- Hoseynabad Location within Iran
- Coordinates: 35°56′03″N 58°11′04″E﻿ / ﻿35.93417°N 58.18444°E
- Country: Iran
- Province: Razavi Khorasan
- County: Sheshtamad
- District: Shamkan
- Rural District: Shamkan

Population (2016)
- • Total: 1,046
- Time zone: UTC+3:30 (IRST)

= Hoseynabad, Shamkan =

Village in Razavi Khorasan province, Iran

Hoseynabad (حسين اباد) (Note: Also romanized as Ḩoseynābād; also known as Ḩoseynābād-e Sar Cheshmeh and Ḩoseynābād-e Shāmkān) is a village in Shamkan Rural District of Shamkan District in Sheshtamad County, Razavi Khorasan province, Iran.

==Demographics==
===Population===
At the time of the 2006 National Census, the village's population was 961 in 216 households, when it was in the former Sheshtamad District of Sabzevar County.
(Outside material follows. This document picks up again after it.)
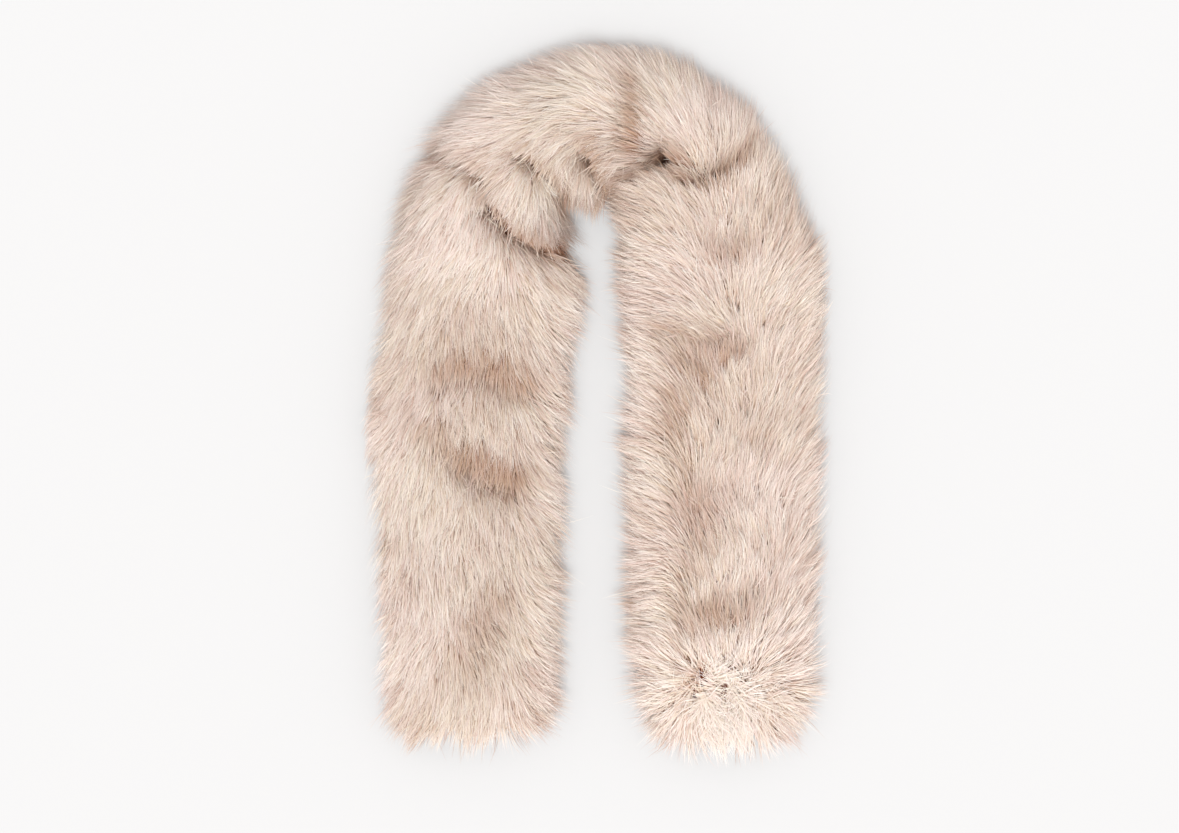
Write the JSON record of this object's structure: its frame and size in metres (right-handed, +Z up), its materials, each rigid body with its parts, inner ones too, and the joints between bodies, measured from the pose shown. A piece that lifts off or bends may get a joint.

The following census in 2011 counted 974 people in 261 households. The 2016 census measured the population of the village as 1,046 people in 308 households.

In 2020, the district was separated from the county in the establishment of Sheshtamad County, and the rural district was transferred to the new Shamkan District.